The four dump trucks had higher mileage than all the other large dump trucks owned by the county at the time, including the four older trucks the county proposed to swap out with the transaction, documents show.

Two of the new-used trucks had more than 200,000 miles — one had 216,978 — and the two others had logged 151,551 and 130,947 miles.

The highest odometer reading among the county’s fleet of large dump trucks at the time was 123,051.

The county’s response: Its dump trucks were only driven locally and, therefore, were used more intensely than Kastner’s, which were driven mostly on highways.

“We didn’t buy [Kastner’s former trucks] necessarily because of the mileage,” Moon said. “We bought them because we knew they were well-maintained. ... They were newer models.”

The county’s dump trucks that were replaced were significantly older, all models from 1988 to 1993. Of the four older models set to be replaced, the county sold three of them.

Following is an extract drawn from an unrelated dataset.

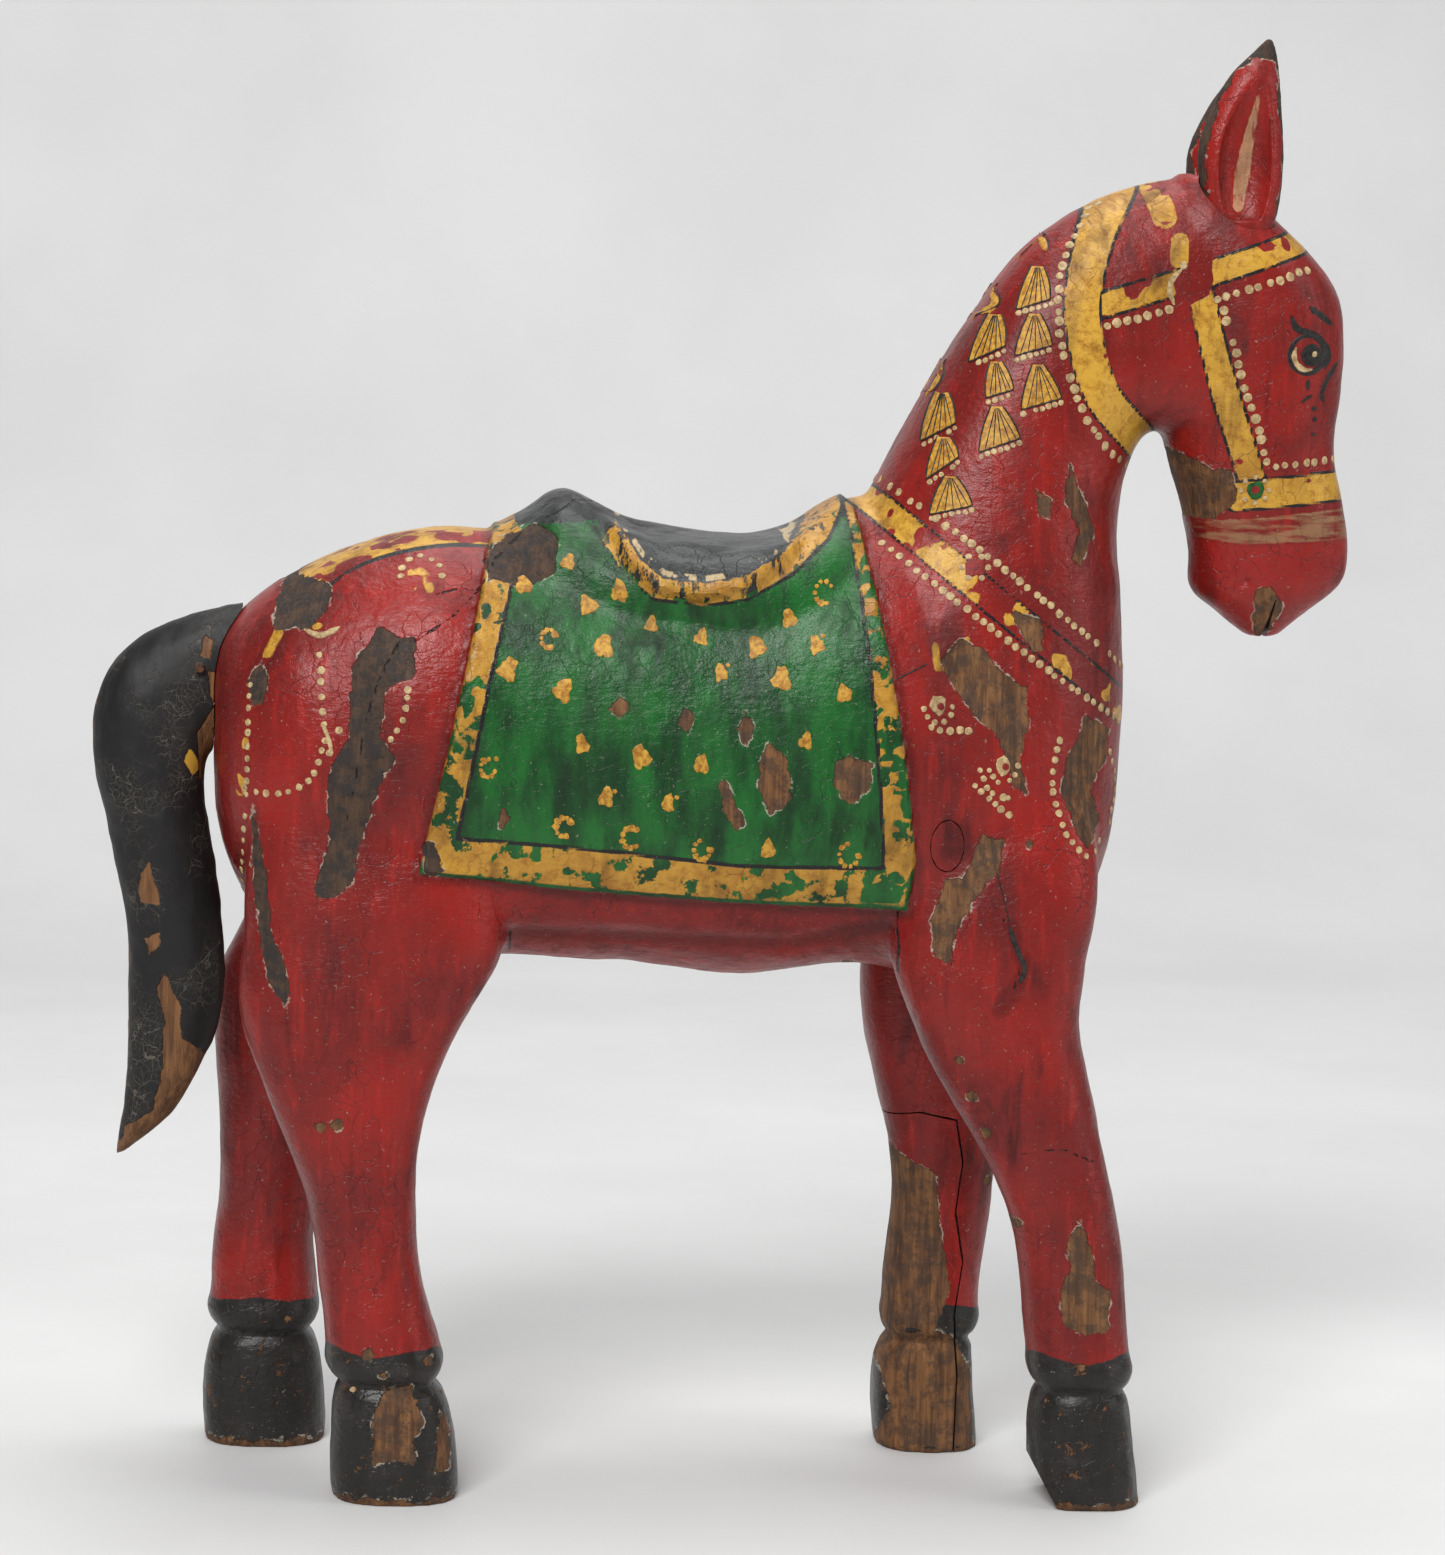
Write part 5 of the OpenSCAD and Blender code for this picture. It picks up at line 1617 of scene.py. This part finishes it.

The fourth is still in service.

Cobb has not purchased used dump trucks at any other time during the past 10 years, records show.

Hankerson acknowledged that the Board of Commissioners questioned why the county was proposing to buy used dump trucks.

Since the purchases in March 2008, Cobb has logged between 10,810 miles and 25,030 miles on each of the trucks, which are used to haul items for county projects, according to county spokesman Robert Quigley. Two are assigned to the county’s water system; the other two are in the transportation department.

In the end, the Board of Commissioners, not Hankerson and his county staff, made the decision to approve the purchase. Then-chairman Olens, who vacated his seat to run for attorney general, did not return calls for comment.

Lee, who took over as chairman in late July and was a commissioner in 2008, said he supported the dump trucks purchase “based on staff’s recommendation.”

When pressed further, Lee said that he did not closely scrutinize this particular purchase, relying instead on county staffers who arranged it.

“We don’t get into the weeds with staff,” he said. “We’re a board. We direct and oversee.”